Company to contribute to the building of a fourth classroom and the board and lodging of the school's teachers for a year. Aimed at providing children from the village of Cireja (DRC) with educational opportunities, the initiative is named after Pietro Venieri, an Imola-born youngster who passed away prematurely in 2013
Alongside the Imola-Bukavu Mission Group, SACMI is helping to provide free school attendance and quality teaching to children in the Congolese village of Cireja, in the Kavumu district. Located in the Bukavu area - one of the country's poorest, devastated by poverty and civil war - the village is slowly coming back to life thanks to the ‘Pietro's School’ project, an initiative that aims to provide the community with a new school where children can complete the entire primary school syllabus.
Established by the Imola-Bukavu Mission Group in collaboration with the Kitumaini Center in Bukavu and the Les amis de Don Beppe community, the project is supported by SACMI, which has, this year, chosen to provide financial support for the construction of a new classroom in addition to the three already built since 2016. The funding extends beyond the construction of new infrastructure. It will also pay for a year's board and lodging for the school's teachers, another vital resource for children who would otherwise be condemned to a future of poverty and illiteracy.
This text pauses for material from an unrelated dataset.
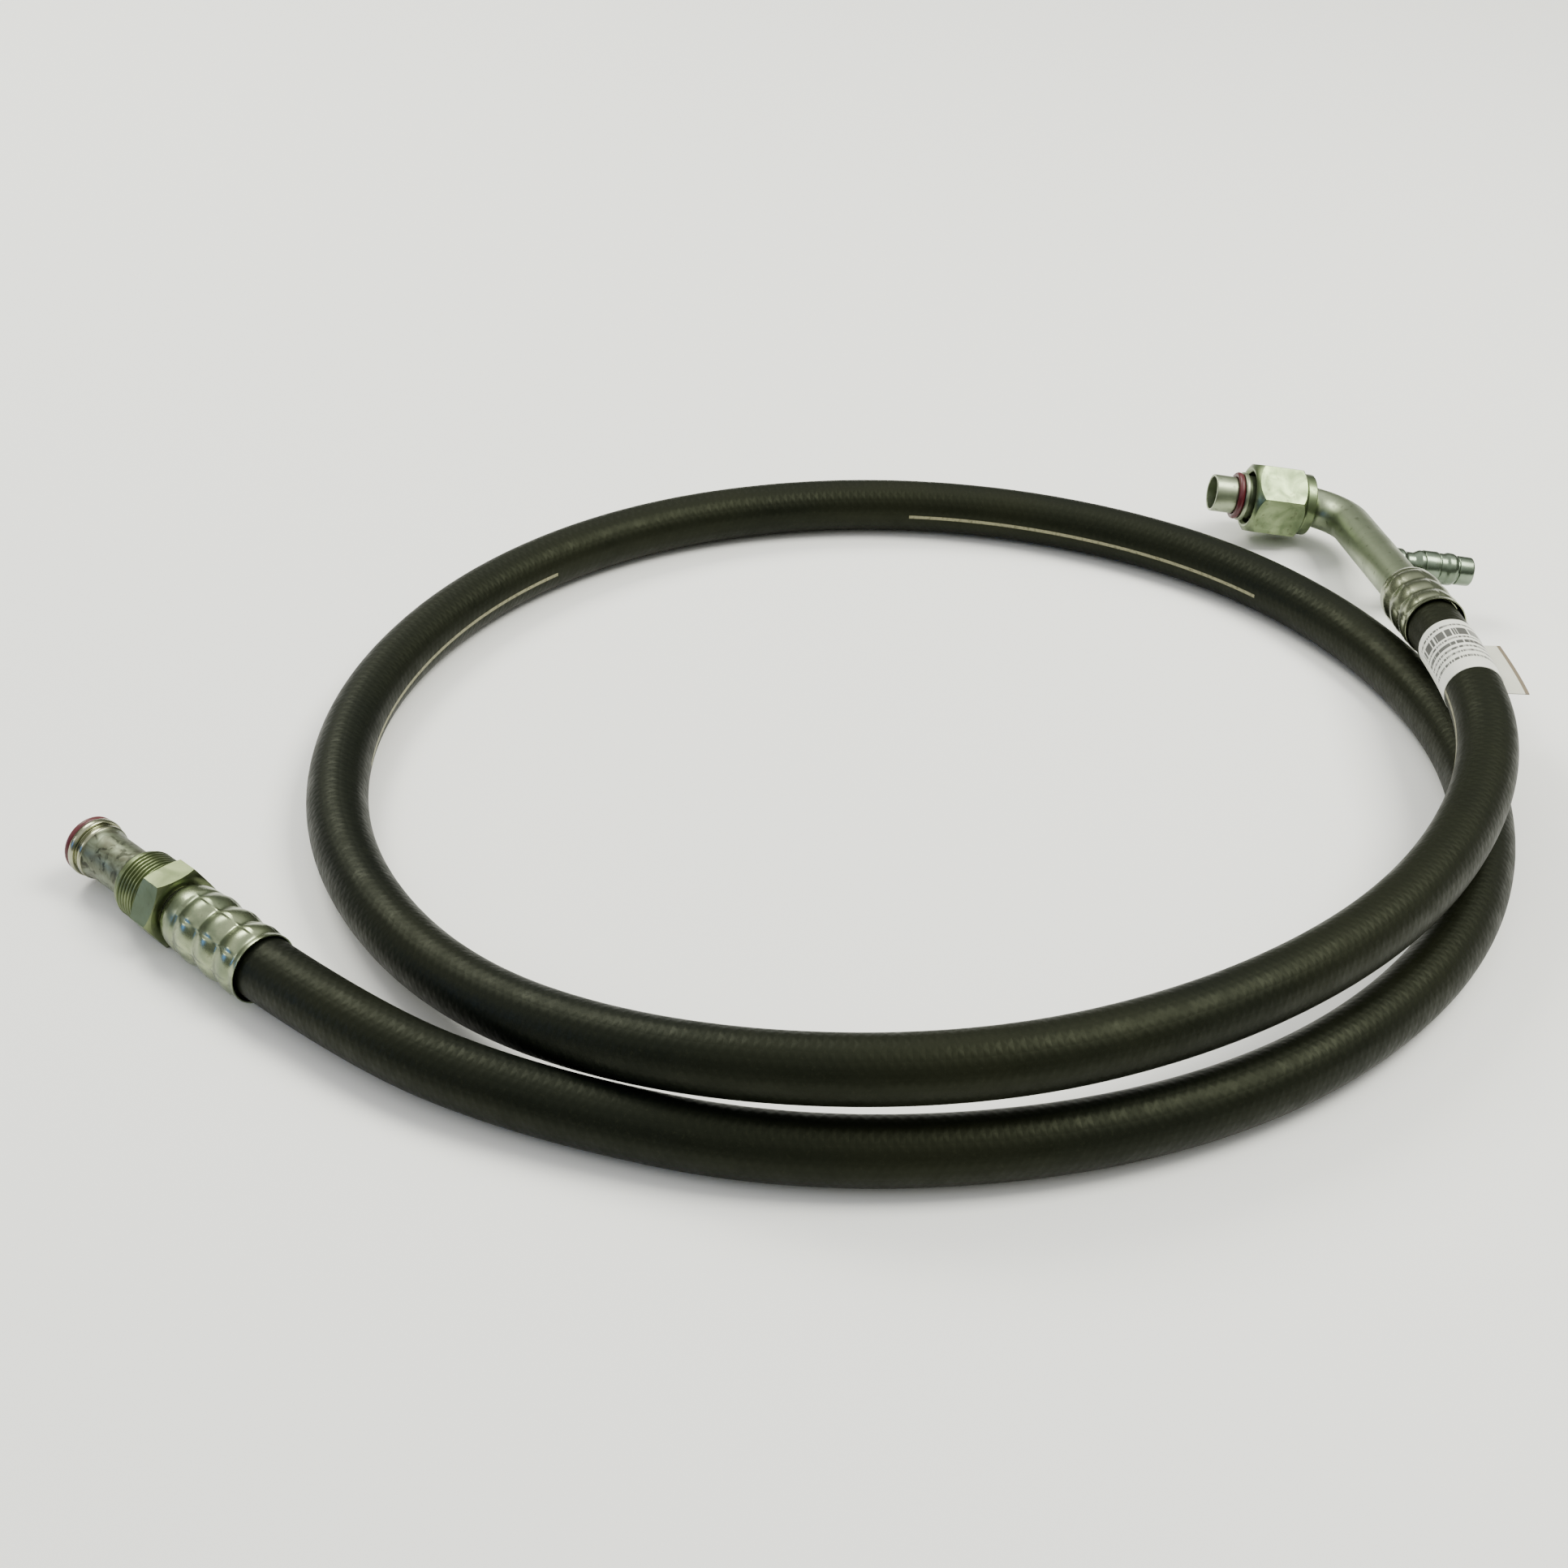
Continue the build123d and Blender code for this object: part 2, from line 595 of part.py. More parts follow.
with BuildPart() as valve_core_body:
    with BuildSketch(port_profile):
        with BuildLine():
            Polyline(
                (CORE_BOTTOM, CORE_SEAT_HOLE_RADIUS),
                (CORE_BOTTOM, CORE_BARREL_RADIUS),
                (CORE_HEAD_BOTTOM, CORE_BARREL_RADIUS),
                (CORE_HEAD_BOTTOM, PORT_CORE_BORE_RADIUS),
                (CORE_HEAD_TOP, PORT_CORE_BORE_RADIUS),
                (CORE_HEAD_TOP, CORE_GUIDE_RADIUS),
                (CORE_GUIDE_BOTTOM, CORE_GUIDE_RADIUS),
                (CORE_GUIDE_BOTTOM, CORE_CAVITY_RADIUS),
                (CORE_SEAT_TOP, CORE_CAVITY_RADIUS),
                (CORE_SEAT_TOP, CORE_SEAT_HOLE_RADIUS),
                close=True,
            )
        make_face()
    revolve(axis=port_axis)
valve_core_body.part.label = "valve_core_body"
export_step(valve_core_body.part, "parts/valve_core_body.step")

# ---------------------------------------------------------------------------
# Valve gasket: fluoropolymer ring under the head of the valve core
# ---------------------------------------------------------------------------

with BuildPart() as valve_gasket:
    with BuildSketch(port_profile):
        with BuildLine():
            Polyline(
                (GASKET_BOTTOM, CORE_BARREL_RADIUS),
                (GASKET_BOTTOM, PORT_CORE_BORE_RADIUS),
                (CORE_HEAD_BOTTOM, PORT_CORE_BORE_RADIUS),
                (CORE_HEAD_BOTTOM, CORE_BARREL_RADIUS),
                close=True,
            )
        make_face()
    revolve(axis=port_axis)
valve_gasket.part.label = "valve_gasket"
export_step(valve_gasket.part, "parts/valve_gasket.step")

# ---------------------------------------------------------------------------
# Valve pin: steel rod with a spring collar and a flange that carries the seal
# ---------------------------------------------------------------------------

PIN_RADIUS = 0.6
PIN_TOP = 29.3
PIN_COLLAR_RADIUS = 1.3
PIN_COLLAR_THICKNESS = 0.6
PIN_FLANGE_RADIUS = 1.2
PIN_FLANGE_THICKNESS = 0.5
SEAL_THICKNESS = 1.2

pin_collar_bottom = CORE_GUIDE_BOTTOM - PIN_COLLAR_THICKNESS
seal_bottom = CORE_BOTTOM - SEAL_THICKNESS
pin_bottom = seal_bottom - PIN_FLANGE_THICKNESS

with BuildPart() as valve_pin:
    with BuildSketch(port_profile):
        with BuildLine():
            Polyline(
                (pin_bottom, 0),
                (pin_bottom, PIN_FLANGE_RADIUS),
                (seal_bottom, PIN_FLANGE_RADIUS),
                (seal_bottom, PIN_RADIUS),
                (pin_collar_bottom, PIN_RADIUS),
                (pin_collar_bottom, PIN_COLLAR_RADIUS),
                (CORE_GUIDE_BOTTOM, PIN_COLLAR_RADIUS),
                (CORE_GUIDE_BOTTOM, PIN_RADIUS),
                (PIN_TOP, PIN_RADIUS),
                (PIN_TOP, 0),
                close=True,
            )
        make_face()
    revolve(axis=port_axis)
valve_pin.part.label = "valve_pin"
export_step(valve_pin.part, "parts/valve_pin.step")

# ---------------------------------------------------------------------------
# Valve seal: rubber washer on the inner end of the pin
# ---------------------------------------------------------------------------

SEAL_RADIUS = 1.7

with BuildPart() as valve_seal:
    with BuildSketch(port_profile):
        with BuildLine():
            Polyline(
                (seal_bottom, PIN_RADIUS),
                (seal_bottom, SEAL_RADIUS),
                (CORE_BOTTOM, SEAL_RADIUS),
                (CORE_BOTTOM, PIN_RADIUS),
                close=True,
            )
        make_face()
    revolve(axis=port_axis)
valve_seal.part.label = "valve_seal"
export_step(valve_seal.part, "parts/valve_seal.step")

# ---------------------------------------------------------------------------
# Valve spring: stainless wire coil between the core seat and the pin collar
# ---------------------------------------------------------------------------

SPRING_WIRE_RADIUS = 0.15
SPRING_MEAN_RADIUS = 1.05
SPRING_TURNS = 6

spring_bottom = CORE_SEAT_TOP + SPRING_WIRE_RADIUS
spring_height = pin_collar_bottom - SPRING_WIRE_RADIUS - spring_bottom

with BuildLine() as spring_line:
    Helix(
        pitch=spring_height / SPRING_TURNS,
        height=spring_height,
        radius=SPRING_MEAN_RADIUS,
        center=port_root + port_direction * spring_bottom,
        direction=port_direction,
    )

with BuildPart() as valve_spring:
    with BuildSketch(Plane(origin=spring_line.line @ 0, z_dir=spring_line.line % 0)):
        Circle(SPRING_WIRE_RADIUS)
    sweep(path=spring_line.line, is_frenet=True)
valve_spring.part.label = "valve_spring"
export_step(valve_spring.part, "parts/valve_spring.step")

# ---------------------------------------------------------------------------
# Straight ferrule: steel shell crimped round the hose, with a longer neck
# ---------------------------------------------------------------------------

straight_lip_start = HOSE_INSERTION + STEM_COLLAR_LENGTH
neck_step_start = STRAIGHT_FERRULE_LENGTH - STRAIGHT_FERRULE_STEP_LENGTH

with BuildPart() as straight_ferrule:
    with BuildSketch(straight_profile):
        with BuildLine():
            Spline(
                (0, FERRULE_RIM_RADIUS),
                (crest_stations[0], FERRULE_CREST_RADIUS),
                (trough_stations[0], FERRULE_TROUGH_RADIUS),
                (crest_stations[1], FERRULE_CREST_RADIUS),
                (trough_stations[1], FERRULE_TROUGH_RADIUS),
                (crest_stations[2], FERRULE_CREST_RADIUS),
                (neck_step_start, FERRULE_TROUGH_RADIUS),
                (STRAIGHT_FERRULE_LENGTH, FERRULE_ROOT_RADIUS),
            )
            Polyline(
                (STRAIGHT_FERRULE_LENGTH, FERRULE_ROOT_RADIUS),
                (STRAIGHT_FERRULE_LENGTH, STEM_GROOVE_RADIUS),
                (straight_lip_start, STEM_GROOVE_RADIUS),
                (straight_lip_start, COVER_RADIUS),
                (FERRULE_MOUTH_DEPTH, COVER_RADIUS),
                (0, FERRULE_MOUTH_BORE_RADIUS),
                (0, FERRULE_RIM_RADIUS),
            )
        make_face()
    revolve(axis=straight_axis)
straight_ferrule.part.label = "straight_ferrule"
export_step(straight_ferrule.part, "parts/straight_ferrule.step")

# ---------------------------------------------------------------------------
# Straight stem: barbed steel insert, brazed into the straight tube
# ---------------------------------------------------------------------------

straight_spigot_end = STRAIGHT_TUBE_START + STEM_SPIGOT_LENGTH

with BuildPart() as straight_stem:
    with BuildSketch(straight_profile):
        with BuildLine():
            Polyline(
                (STEM_TIP_LENGTH, STEM_BORE_RADIUS),
                (STEM_TIP_LENGTH, STEM_BARB_ROOT_RADIUS),
                (HOSE_INSERTION, STEM_BARB_ROOT_RADIUS),
                (HOSE_INSERTION, STEM_COLLAR_RADIUS),
                (straight_lip_start, STEM_COLLAR_RADIUS),
                (straight_lip_start, STEM_GROOVE_RADIUS),
                (STRAIGHT_FERRULE_LENGTH, STEM_GROOVE_RADIUS),
                (STRAIGHT_FERRULE_LENGTH, TUBE_RADIUS),
                (STRAIGHT_TUBE_START, TUBE_RADIUS),
                (STRAIGHT_TUBE_START, TUBE_BORE_RADIUS),
                (straight_spigot_end, TUBE_BORE_RADIUS),
                (straight_spigot_end, STEM_BORE_RADIUS),
                close=True,
            )
        make_face()
        for barb in range(STEM_BARB_COUNT):
            barb_start = STEM_TIP_LENGTH + barb * STEM_BARB_PITCH
            with BuildLine():
                Polyline(
                    (barb_start, STEM_BARB_ROOT_RADIUS),
                    (barb_start + STEM_BARB_PITCH * STEM_BARB_CREST_SHARE, HOSE_BORE_RADIUS),
                    (barb_start + STEM_BARB_PITCH, HOSE_BORE_RADIUS),
                    (barb_start + STEM_BARB_PITCH, STEM_BARB_ROOT_RADIUS),
                    close=True,
                )
            make_face()
    revolve(axis=straight_axis)
straight_stem.part.label = "straight_stem"
export_step(straight_stem.part, "parts/straight_stem.step")

# ---------------------------------------------------------------------------
# Straight tube: steel tube with a formed bead and pilot at its nose
# ---------------------------------------------------------------------------

straight_bead_back = STRAIGHT_BEAD_FRONT - BEAD_THICKNESS
straight_seat_end = STRAIGHT_BEAD_FRONT + O_RING_SEAT_LENGTH
straight_nose_tip = STRAIGHT_BEAD_FRONT + STRAIGHT_PILOT_LENGTH

with BuildPart() as straight_tube:
    with BuildSketch(straight_profile):
        with BuildLine():
            Polyline(
                (STRAIGHT_TUBE_START, TUBE_BORE_RADIUS),
                (STRAIGHT_TUBE_START, TUBE_RADIUS),
                (straight_bead_back, TUBE_RADIUS),
                (straight_bead_back, BEAD_RADIUS - BEAD_ROUNDING),
                (straight_bead_back + BEAD_ROUNDING, BEAD_RADIUS),
                (STRAIGHT_BEAD_FRONT - BEAD_ROUNDING, BEAD_RADIUS),
                (STRAIGHT_BEAD_FRONT, BEAD_RADIUS - BEAD_ROUNDING),
                (STRAIGHT_BEAD_FRONT, O_RING_SEAT_RADIUS),
                (straight_seat_end, O_RING_SEAT_RADIUS),
                (straight_seat_end, PILOT_RADIUS),
                (straight_nose_tip - PILOT_CHAMFER, PILOT_RADIUS),
                (straight_nose_tip, PILOT_RADIUS - PILOT_CHAMFER),
                (straight_nose_tip, TUBE_BORE_RADIUS),
                close=True,
            )
        make_face()
    revolve(axis=straight_axis)
straight_tube.part.label = "straight_tube"
export_step(straight_tube.part, "parts/straight_tube.step")

# ---------------------------------------------------------------------------
# Straight O-ring: hydrogenated nitrile ring, seated against the bead
# ---------------------------------------------------------------------------

with BuildPart() as straight_o_ring:
    with BuildSketch(straight_profile):
        with Locations(
            (STRAIGHT_BEAD_FRONT + O_RING_SECTION_RADIUS, O_RING_SEAT_RADIUS + O_RING_SECTION_RADIUS)
        ):
            Circle(O_RING_SECTION_RADIUS)
    revolve(axis=straight_axis)
straight_o_ring.part.label = "straight_o_ring"
export_step(straight_o_ring.part, "parts/straight_o_ring.step")

# ---------------------------------------------------------------------------
# Straight nut: male insert nut with a hexagon, turning freely on the tube
# ---------------------------------------------------------------------------

STRAIGHT_HEX_CHAMFER = 0.9
STRAIGHT_HEX_CHAMFER_DROP = 1.5
THREAD_LEAD_CHAMFER = 0.5
THREAD_CREST_FLAT = 0.18
THREAD_CREST_COUNT = 7
THREAD_FIRST_CREST = 0.9  # first crest's distance from the hexagon, in pitches

straight_corner_radius = STRAIGHT_NUT_ACROSS_FLATS / 3**0.5
straight_face_radius = straight_corner_radius - STRAIGHT_HEX_CHAMFER_DROP
straight_hex_plane = Plane(
    origin=straight_mouth + straight_direction * STRAIGHT_NUT_BACK,
    x_dir=straight_profile.z_dir,
    z_dir=straight_direction,
)

with BuildPart() as straight_nut:
    with BuildSketch(straight_hex_plane):
        RegularPolygon(
            radius=STRAIGHT_NUT_ACROSS_FLATS / 2, side_count=6, major_radius=False
        )
    extrude(amount=STRAIGHT_NUT_HEX_FRONT - STRAIGHT_NUT_BACK)
    with BuildSketch(straight_profile):
        with BuildLine():
            Polyline(
                (STRAIGHT_NUT_BACK, 0),
                (STRAIGHT_NUT_BACK, straight_face_radius),
                (STRAIGHT_NUT_BACK + STRAIGHT_HEX_CHAMFER, straight_corner_radius),
                (STRAIGHT_NUT_HEX_FRONT - STRAIGHT_HEX_CHAMFER, straight_corner_radius),
                (STRAIGHT_NUT_HEX_FRONT, straight_face_radius),
                (STRAIGHT_NUT_HEX_FRONT, 0),
                close=True,
            )
        make_face()
    revolve(axis=straight_axis, mode=Mode.INTERSECT)
    with BuildSketch(straight_profile):
        with BuildLine():
            Polyline(
                (STRAIGHT_NUT_HEX_FRONT, 0),
                (STRAIGHT_NUT_HEX_FRONT, THREAD_MINOR_RADIUS),
                (STRAIGHT_NUT_FRONT - THREAD_LEAD_CHAMFER, THREAD_MINOR_RADIUS),
                (STRAIGHT_NUT_FRONT, THREAD_MINOR_RADIUS - THREAD_LEAD_CHAMFER),
                (STRAIGHT_NUT_FRONT, 0),
                close=True,
            )
        make_face()
        for turn_number in range(THREAD_CREST_COUNT):
            crest_centre = STRAIGHT_NUT_HEX_FRONT + THREAD_PITCH * (turn_number + THREAD_FIRST_CREST)
            with BuildLine():
                Polyline(
                    (crest_centre - THREAD_PITCH / 2 + THREAD_CREST_FLAT / 2, THREAD_MINOR_RADIUS),
                    (crest_centre - THREAD_CREST_FLAT, THREAD_MAJOR_RADIUS),
                    (crest_centre + THREAD_CREST_FLAT, THREAD_MAJOR_RADIUS),
                    (crest_centre + THREAD_PITCH / 2 - THREAD_CREST_FLAT / 2, THREAD_MINOR_RADIUS),
                    close=True,
                )
            make_face()
    revolve(axis=straight_axis)
    with BuildSketch(straight_hex_plane):
        Circle(NUT_BORE_RADIUS)
    extrude(amount=STRAIGHT_NUT_FRONT - STRAIGHT_NUT_BACK, mode=Mode.SUBTRACT)
straight_nut.part.label = "straight_nut"
export_step(straight_nut.part, "parts/straight_nut.step")

# ---------------------------------------------------------------------------
# Radii of the cord, for the record of the assembly
# ---------------------------------------------------------------------------

print(f"hose cover radius {COVER_RADIUS} mm, centreline length {hose_path.length:.1f} mm")
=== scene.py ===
import math

import bmesh
import bpy
from mathutils import Matrix, Vector


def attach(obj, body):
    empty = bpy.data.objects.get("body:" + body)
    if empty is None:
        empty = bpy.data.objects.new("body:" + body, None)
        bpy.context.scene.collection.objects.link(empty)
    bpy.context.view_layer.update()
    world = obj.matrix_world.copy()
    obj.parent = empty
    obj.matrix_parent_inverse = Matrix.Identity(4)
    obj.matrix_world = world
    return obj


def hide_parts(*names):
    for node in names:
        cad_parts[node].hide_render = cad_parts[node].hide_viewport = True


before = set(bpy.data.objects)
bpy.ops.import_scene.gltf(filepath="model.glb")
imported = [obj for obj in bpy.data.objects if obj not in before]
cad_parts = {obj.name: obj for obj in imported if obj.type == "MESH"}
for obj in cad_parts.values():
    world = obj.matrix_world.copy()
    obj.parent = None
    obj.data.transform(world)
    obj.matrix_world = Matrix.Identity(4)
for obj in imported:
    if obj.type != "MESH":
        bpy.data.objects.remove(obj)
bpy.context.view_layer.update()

# ---------------------------------------------------------------------------
# Camera
# It stands in front of the coil at the height of a seated person's eyes and
# looks down at it. A slight roll is kept, because the camera was hand held.
# ---------------------------------------------------------------------------

CAMERA_PLACE = Vector((-0.020, -0.6765, 0.44194))
CAMERA_PITCH_DOWN = math.radians(34.718)
CAMERA_ROLL = math.radians(-2.4785)
CAMERA_LENS = 52.17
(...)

Named after Pietro Venieri, a young Imola-born man who died in a traffic accident in 2013, the school is - from both a religious and civil standpoint - an initiative that honours the memory of those no longer with us, establishing a connection that extends beyond our earthly life. Another fine example is provided by SACMI's late Giorgio Sarani, who supported the establishment of the IMF Microcredit Institute: that body is now officially acknowledged by the Central Bank of the Democratic Republic of the Congo and is pivotal to development of the local community.
For SACMI, the decision to support ‘Pietro's School’ is part an ongoing set of initiatives that have, over the years, seen the Cooperative work alongside key associations, schools and Imola-based health facilities to develop projects that benefit both the Imola area and the wider international community (from primary health care to training and initial employment). “This latest project”, points out the President of SACMI Imola, Paolo Mongardi, “is another example of how, through practical involvement, we can put social responsibility into the business equation and ensure its benefits extend to the most vulnerable and disadvantaged”.
The fourth SACMI-supported classroom at the Cireja school is a key part of the overall project. The latter is likely to be completed by 2021 and will involve a total of six classrooms, allowing pupils to complete the country's 6-year primary education syllabus. “The school is currently attended by over 220 children” says Stefania Batani, a doctor and volunteer with the Oratorio San Giacomo of Imola and the mother of Pietro Venieri, whom the school was named after, “and it enjoys huge support among the local community, especially from women. We need to remember that many of these children were born out of ethnically-motivated rapes; the school is thus a valuable support tool for an entire community that, above all, needs to rebuild its identity and create new networks of solidarity and human interaction” The initiative, as Stefania Batani reminds us, “also renews the Bukavu community's strong ties with the city of Imola, especially its Secondary School Centre, which organised the first long-distance adoption projects back in 2001”.